What Can Legal Tech Do About Its Diversity Problem?
Legal tech is complicated enough without a diversity problem, but there it is.
According to a new report, women and minorities are underrepresented in legal technology. Women fare the worst, making up 13.6 precent of legal tech founders.
It's a puzzle, especially when women and minorities are making gains in the law. Here are some pieces, and maybe some solutions, to the puzzle.
The Profession Piece
Diversity has been a problem in the law forever, but times are changing. More firms and their clients are challenging the status quo.
BigLaw, for example, is promoting diversity as a matter of course. Some companies, like Facebook, Microsoft, and AT&T require it of their legal providers.
Tracy A. Thomas, a professor at the University of Akron School of Law, says gender-equity quotas could help, too. "A quota remedy would require gender parity -- proportional representation of women in positions of power," she says.

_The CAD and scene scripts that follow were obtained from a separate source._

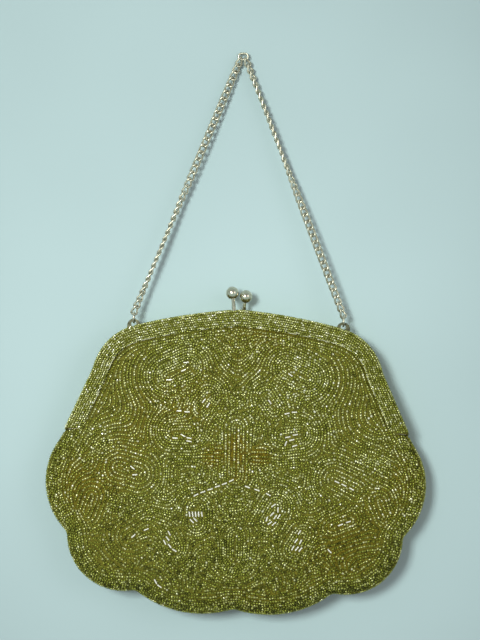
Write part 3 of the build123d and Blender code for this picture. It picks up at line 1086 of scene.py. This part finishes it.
def glass_tubes(tree):
    """Places of the long glass tubes on a panel, and the ground they take from the seed beads."""
    radius = bpy.context.scene.bag_beads.tube_radius
    tubes, cleared = [], Crowd(3 * MM)
    for x, z, angle in TUBES:
        right, up = math.cos(math.radians(angle)), math.sin(math.radians(angle))
        found = on_surface(tree, x * MM, TOP + z * MM)
        ahead = on_surface(tree, (x + right) * MM, TOP + (z + up) * MM)
        if found is None or ahead is None:
            raise RuntimeError("a glass tube lies off the panel")
        centre = found[0] + found[1] * 0.95 * radius
        tubes.append((centre, unit(ahead[0] - found[0]), found[1], 1.0))
        for s in (-1.2, -0.4, 0.4, 1.2):
            cleared.add((x + s * right) * MM, TOP + (z + s * up) * MM)
    return tubes, cleared


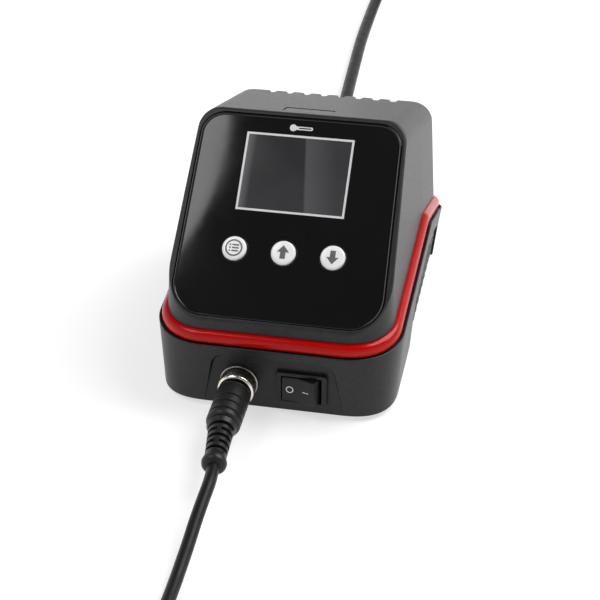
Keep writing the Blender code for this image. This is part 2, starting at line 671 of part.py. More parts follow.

But Kristen Sonday, author of a new report on legal tech, says the diversity gap is more than a law firm issue. Co-founder of a legal tech platform, she says it is part of an increasing gap in access to justice.
The Pipeline Piece
In her study, she looked at 269 legal tech companies and 478 founders. Women made up 13.6 percent and people of color made up 26.5 percent of the founders.
"While much has been written about law firms' struggles to reach gender parity and equity among their ranks, there has been scant recognition of the gender disparity in legaltech," she said.
Sonday said it is a "pipeline issue," and that minorities need more accelerator and mentorship opportunities. They also need "increased collaboration with institutes to promote minority founders and potential entrepreneurs."
She noted that legal tech companies primarily serve a paying customer base. Some legal tech solutions, however, make "justice" less accessible to people who can't pay.